Today, it is by these "tribes" that people from the area often self- identify when they are outside of the area, although the tribes are sociosettlement taxa that correspond poorly to both precolonial political organization and, as shown below, marriage geography. It is somewhat ironic that this level, which is so important by the criterion of self- identification, is in large part a colonial invention.
The sociosettlement unit of "the Kofyar" that I use in this book was defined by Netting on the basis of shared language, agricultural regime, social organization, origin myth, and various other cultural traits, contrasting with those of the neighboring Ron, Mwahavul, and Goemai (Netting 1968:35--43, 1974:146). For lack of a better term, I will call this the "inclusive tribe."11
9. Plains Merniang refers to the sargwat comprising the Kwa-Kwang-Fogol area, and Merniang refers to the "tribe" comprising the Plains Merniang and Gankogom alliances. Similarly, Plains Doemak refers to the sargwat at the escarpment base, and Doemak refers to the "tribe" comprising the Plains Doemak and Ganguk alliances.
10. Gankogom means "the harmattan side," referring to the dust-laden winds that migrate annually from the Sahara, enveloping the area during the dry season.
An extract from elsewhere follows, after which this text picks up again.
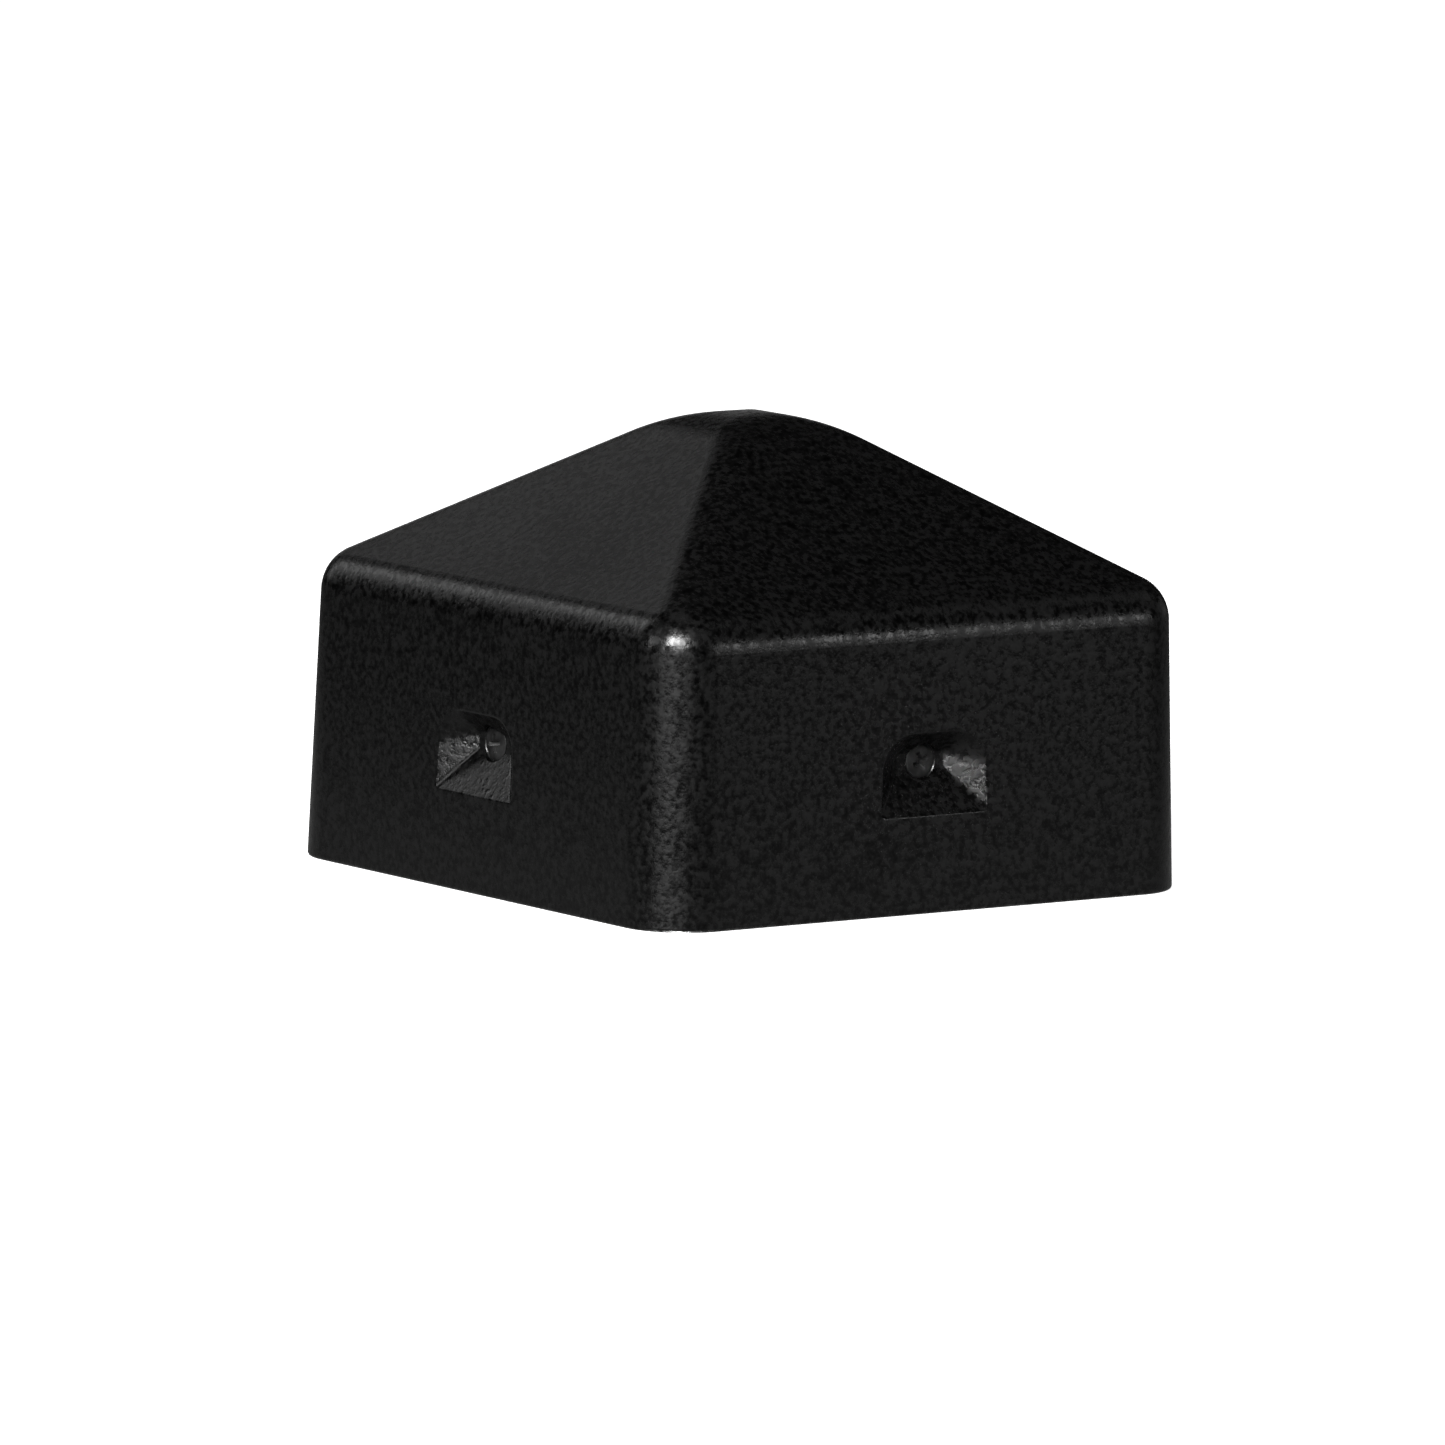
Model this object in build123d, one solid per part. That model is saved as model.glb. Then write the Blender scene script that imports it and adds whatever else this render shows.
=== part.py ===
from build123d import *
import os
from math import cos, radians, tan

# Pyramid cap for the top of a 75 mm square timber fence post: one hollow plastic moulding and
# the four countersunk screws that fix it to the post. Millimetres, +Z up, front towards -Y.
# The origin is the centre of the open lower rim.

# Outside of the cap
RIM_WIDTH = 85.0  # across opposite walls at the rim
SKIRT_HEIGHT = 38.0  # rim to the line where wall and roof would meet if they were sharp
WALL_DRAFT = 2.0  # degrees that each wall leans in
ROOF_PITCH = 32.5  # degrees that each roof face rises
CORNER_RADIUS = 8.5  # upright corners at the rim
HIP_RADIUS = 6.8  # the four hips of the roof
SHOULDER_RADIUS = 6.0  # wall into roof
APEX_RADIUS = 23.0  # each roof face curves over the top with this radius
RIM_ROUND = 0.5  # outer edge of the rim

# Inside of the cap
POST_WIDTH = 75.0
WALL = 3.0  # thickness of walls and roof
INNER_TIGHTNESS = 1.5  # inner corners are this much tighter, so that a square post goes in
POST_CLEARANCE = 0.4  # between the post and the ribs and pads that centre it
POST_STOP = 34.0  # height of the web edges that rest on the post's end
WEB_THICKNESS = 2.2
RIB_WIDTH = 2.0
RIB_OFFSET = 22.0  # each wall has a rib this far to either side of its middle
RIB_LEAD_IN = 5.0  # sloped start of a rib above the rim

# Pocket in the middle of each wall: four faces that slope in to a small floor, flat below and
# arched above
POCKET_WIDTH = 16.4
POCKET_BOTTOM = 12.9
POCKET_TOP = 23.3
POCKET_DEPTH = 3.2
POCKET_ROUND = 0.4  # edge between pocket and wall
FLOOR_WIDTH = 7.4
FLOOR_HEIGHT = 2.2
TOP_CORNER = 5.0
BOTTOM_CORNER = 0.7
FLOOR_CORNER = 0.5
PAD_RADIUS = 8.0  # thicker pad behind the pocket

# Screw hole in the floor of each pocket
SCREW_HEIGHT = 19.1
SEAT_RADIUS = 2.4  # wide end of the countersink, cut into the sloping faces too
HOLE_RADIUS = 1.35

# Screw, nominally 2.5 x 20 with a raised countersunk head
HEAD_RADIUS = 2.2
HEAD_RISE = 0.3  # dome of the head above its edge
SHANK_RADIUS = 0.9  # thread root
THREAD_RADIUS = 1.25
THREAD_PITCH = 1.1
SCREW_LENGTH = 20.0  # edge of the head to the point
POINT_LENGTH = 2.6
DRIVE_WIDTH = 2.6  # across the cross recess
DRIVE_SLOT = 0.6
DRIVE_DEPTH = 1.0

SIDES = {"front": 0, "right": 90, "back": 180, "left": 270}

REACH = RIM_WIDTH  # tool bodies run this far past the cap
SLOPE = tan(radians(ROOF_PITCH))


def wall_half(z, shrink=0.0):
    """Half the distance across opposite walls at height z."""
    return RIM_WIDTH / 2 - shrink - z * tan(radians(WALL_DRAFT))


def column(shrink, base):
    """Square column with drafted walls and round corners, taller than the roof."""
    side = 2 * wall_half(base, shrink)
    outline = RectangleRounded(side, side, CORNER_RADIUS - INNER_TIGHTNESS * shrink)
    return extrude(Pos(0, 0, base) * outline, amount=REACH, taper=WALL_DRAFT)


def gable(shrink, base):
    """Prism along Y whose two slopes meet in a rounded ridge."""
    ridge = SKIRT_HEIGHT + SLOPE * wall_half(SKIRT_HEIGHT) - shrink / cos(radians(ROOF_PITCH))
    eaves = ridge - SLOPE * REACH
    outline = Polyline(
        (-REACH, base),
        (REACH, base),
        (REACH, eaves),
        (0, ridge),
        (-REACH, eaves),
        close=True,
    )
    prism = extrude(Plane.XZ * make_face(outline), amount=REACH, both=True)
    top_edge = prism.edges().filter_by(Axis.Y).sort_by(Axis.Z)[-1]
    return fillet(top_edge, APEX_RADIUS - shrink)


def runs_three_ways(edge):
    size = edge.bounding_box().size
    return min(size.X, size.Y, size.Z) > 0.01


def hipped_roof(shrink, base):
    """Two gables crossed, with their hips rounded."""
    prism = gable(shrink, base)
    roof = prism & prism.rotate(Axis.Z, 90)
    hips = [edge for edge in roof.edges() if runs_three_ways(edge)]
    return roof.fillet(HIP_RADIUS - shrink, hips)


def cap_form(shrink=0.0, base=0.0):
    """Solid outline of the cap from height base up, moved in by shrink on every face."""
    form = column(shrink, base) & hipped_roof(shrink, base)
    shoulder = [edge for edge in form.edges() if abs(edge.center().Z - SKIRT_HEIGHT) < WALL]
    return form.fillet(SHOULDER_RADIUS - INNER_TIGHTNESS * shrink, shoulder)


def hollow_cap():
    """Outer form with an even wall and a softened rim."""
    outer = cap_form()
    rim = outer.faces().sort_by(Axis.Z)[0].outer_wire().edges()
    return outer.fillet(RIM_ROUND, rim) - cap_form(WALL, base=-1.0)


def round_the_walls(feature):
    """The same feature on all four walls."""
    return [feature.rotate(Axis.Z, turn) for turn in SIDES.values()]


def grip_half():
    """Half the clear width between the ribs of opposite walls."""
    return POST_WIDTH / 2 + POST_CLEARANCE


def grip_rib(x):
    """Upright rib inside the front wall that keeps the post central."""
    inner = grip_half()
    outer = wall_half(0) - WALL / 2
    outline = Polyline(
        (-inner, POST_STOP),
        (-inner, RIB_LEAD_IN + 1.0),
        (-outer, 1.0),
        (-outer, POST_STOP),
        close=True,
    )
    return Pos(x, 0, 0) * extrude(Plane.YZ * make_face(outline), amount=RIB_WIDTH / 2, both=True)


def screw_pad():
    """Round pad that thickens the front wall behind the screw hole."""
    depth = wall_half(SCREW_HEIGHT) - WALL / 2 - grip_half()
    face = Plane(origin=(0, -grip_half(), SCREW_HEIGHT), x_dir=(1, 0, 0), z_dir=(0, -1, 0))
    return extrude(face * Circle(PAD_RADIUS), amount=depth)


def post_stop_webs():
    """Two crossed webs under the roof, flat below, that rest on the post."""
    height = REACH - POST_STOP
    web = Pos(0, 0, POST_STOP + height / 2) * Box(WEB_THICKNESS, RIM_WIDTH, height)
    return web + web.rotate(Axis.Z, 90)


def inner_details():
    """Ribs, pads and webs, trimmed to end inside the thickness of the wall."""
    details = post_stop_webs()
    for x in (-RIB_OFFSET, RIB_OFFSET):
        details += round_the_walls(grip_rib(x))
    details += round_the_walls(screw_pad())
    return details & cap_form(WALL / 2)


def outward_plane(y):
    """Plane across the front screw's axis, y from the middle of the cap, facing out."""
    return Plane(origin=(0, -y, SCREW_HEIGHT), x_dir=(1, 0, 0), z_dir=(0, -1, 0))


def pocket_floor():
    """Distance from the middle of the cap to the floor of the pocket."""
    return wall_half(SCREW_HEIGHT) - POCKET_DEPTH


def pocket_outline(share):
    """Outline of the pocket between its floor, at share 0, and its mouth, at share 1."""
    width = FLOOR_WIDTH + (POCKET_WIDTH - FLOOR_WIDTH) * share
    below = FLOOR_HEIGHT / 2 + (SCREW_HEIGHT - POCKET_BOTTOM - FLOOR_HEIGHT / 2) * share
    above = FLOOR_HEIGHT / 2 + (POCKET_TOP - SCREW_HEIGHT - FLOOR_HEIGHT / 2) * share
    outline = Pos(0, (above - below) / 2) * Rectangle(width, above + below)
    upper = outline.vertices().group_by(Axis.Y)[-1]
    outline = fillet(upper, FLOOR_CORNER + (TOP_CORNER - FLOOR_CORNER) * share)
    lower = outline.vertices().group_by(Axis.Y)[0]
    outline = fillet(lower, FLOOR_CORNER + (BOTTOM_CORNER - FLOOR_CORNER) * share)
    return outward_plane(pocket_floor() + POCKET_DEPTH * share) * outline


def screw_recess():
    """Tool for the front wall: pocket, seat for the head and clearance hole."""
    beyond = 1.4  # share that takes the tool clear of the wall
    pocket = loft([pocket_outline(0), pocket_outline(beyond)], ruled=True)
    floor = pocket_floor()
    seat = loft(
        [
            outward_plane(floor - (SEAT_RADIUS - HOLE_RADIUS)) * Circle(HOLE_RADIUS),
            outward_plane(floor) * Circle(SEAT_RADIUS),
        ],
        ruled=True,
    )
    seat += extrude(outward_plane(floor) * Circle(SEAT_RADIUS), amount=POCKET_DEPTH)
    hole = extrude(outward_plane(floor - 2 * WALL) * Circle(HOLE_RADIUS), amount=2 * WALL)
    return pocket + seat + hole


def is_pocket_mouth(edge):
    """Whether an edge is part of the line where a pocket meets the face of its wall."""
    middle = edge.center()
    out = max(abs(middle.X), abs(middle.Y))
    along = min(abs(middle.X), abs(middle.Y))
    on_wall = abs(out - wall_half(middle.Z)) < 0.3
    at_height = POCKET_BOTTOM - 1.0 < middle.Z < POCKET_TOP + 1.0
    return on_wall and at_height and along < POCKET_WIDTH / 2 + 0.5


def cap_shell():
    shell = hollow_cap() + inner_details()
    for recess in round_the_walls(screw_recess()):
        shell -= recess
    mouths = [edge for edge in shell.edges() if is_pocket_mouth(edge)]
    return shell.fillet(POCKET_ROUND, mouths)


def thread_outline(start, end):
    """Points of the ridges from start down to end."""
    points = []
    z = start
    while z - THREAD_PITCH > end:
        points.append((SHANK_RADIUS, z))
        points.append((THREAD_RADIUS, z - 0.3 * THREAD_PITCH))
        points.append((SHANK_RADIUS, z - 0.6 * THREAD_PITCH))
        z -= THREAD_PITCH
    return points


def drive_recess():
    """Cross recess in the top of the head, narrower at the bottom."""
    half = DRIVE_WIDTH / 2
    outline = Polyline(
        (-half, HEAD_RISE),
        (half, HEAD_RISE),
        (half / 3, -DRIVE_DEPTH),
        (-half / 3, -DRIVE_DEPTH),
        close=True,
    )
    blade = extrude(Plane.XZ * make_face(outline), amount=DRIVE_SLOT / 2, both=True)
    return blade + blade.rotate(Axis.Z, 90)


def screw():
    """Screw along Z with the edge of its head at height 0 and its point down."""
    neck = -(HEAD_RADIUS - SHANK_RADIUS)
    point_start = -(SCREW_LENGTH - POINT_LENGTH)
    side = [(HEAD_RADIUS, 0), (SHANK_RADIUS, neck)]
    side += thread_outline(neck - THREAD_PITCH, point_start)
    side += [(SHANK_RADIUS, point_start), (0, -SCREW_LENGTH)]
    dome = ThreePointArc((0, HEAD_RISE), (HEAD_RADIUS / 2, 0.75 * HEAD_RISE), (HEAD_RADIUS, 0))
    axis_line = Line((0, -SCREW_LENGTH), (0, HEAD_RISE))
    outline = make_face([dome, Polyline(*side), axis_line])
    turned = revolve(Plane.XZ * outline, Axis.Z)
    return turned - drive_recess()


def fixing_screw(turn):
    """Screw driven home in the wall that faces turn degrees from the front."""
    return (outward_plane(pocket_floor()) * screw()).rotate(Axis.Z, turn)


def main():
    os.makedirs("parts", exist_ok=True)
    nodes = {"cap_shell": cap_shell()}
    for side, turn in SIDES.items():
        nodes["fixing_screw_" + side] = fixing_screw(turn)
    for name, shape in nodes.items():
        export_step(shape, "parts/" + name + ".step")
        box = shape.bounding_box()
        print(name, "solids", len(shape.solids()), "volume", round(shape.volume), box.min, box.max)


main()
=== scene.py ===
from math import cos, pi, radians, sin

import bmesh
import bpy
from mathutils import Matrix, Vector


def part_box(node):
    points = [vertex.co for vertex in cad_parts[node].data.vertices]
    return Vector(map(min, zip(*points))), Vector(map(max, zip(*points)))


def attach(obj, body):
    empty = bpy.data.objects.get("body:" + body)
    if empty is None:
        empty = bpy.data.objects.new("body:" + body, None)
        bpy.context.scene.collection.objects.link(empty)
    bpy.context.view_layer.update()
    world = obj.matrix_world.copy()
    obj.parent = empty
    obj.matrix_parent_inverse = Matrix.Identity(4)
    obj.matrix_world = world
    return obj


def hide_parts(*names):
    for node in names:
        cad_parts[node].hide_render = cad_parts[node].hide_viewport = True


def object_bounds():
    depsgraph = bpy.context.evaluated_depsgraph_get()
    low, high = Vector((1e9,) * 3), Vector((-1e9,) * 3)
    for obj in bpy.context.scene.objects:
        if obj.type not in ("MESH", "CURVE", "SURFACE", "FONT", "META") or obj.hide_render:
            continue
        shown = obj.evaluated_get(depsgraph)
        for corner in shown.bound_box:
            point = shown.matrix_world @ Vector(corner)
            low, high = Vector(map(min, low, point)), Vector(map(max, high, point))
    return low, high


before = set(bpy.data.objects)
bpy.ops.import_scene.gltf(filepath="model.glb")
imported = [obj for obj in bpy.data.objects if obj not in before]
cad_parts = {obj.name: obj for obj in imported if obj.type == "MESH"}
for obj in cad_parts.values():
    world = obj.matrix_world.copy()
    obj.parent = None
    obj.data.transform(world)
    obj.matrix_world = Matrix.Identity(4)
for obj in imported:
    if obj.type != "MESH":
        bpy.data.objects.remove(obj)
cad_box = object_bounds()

# Fence post cap: satin black plastic moulding with four black screws in its recesses.
# Metres, +Z up, front towards -Y. The cap keeps its CAD mesh and gets a moulded plastic
# material, and each CAD screw is replaced by one with a real helical thread.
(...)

Ganguk means "the lee side."
11. Opinions vary on the propriety of the term tribe (Gandonu 1978; du Toit 1978; Sithole 1985), but the alternatives seem to pose more problems than they solve (e.g., Bromley 1978). I use the term here simply to label a group within which there is social propinquity relative to the surrounding populations. Patterns of social propinquity may be quite different from political organization and self-concept (Cornell 1988).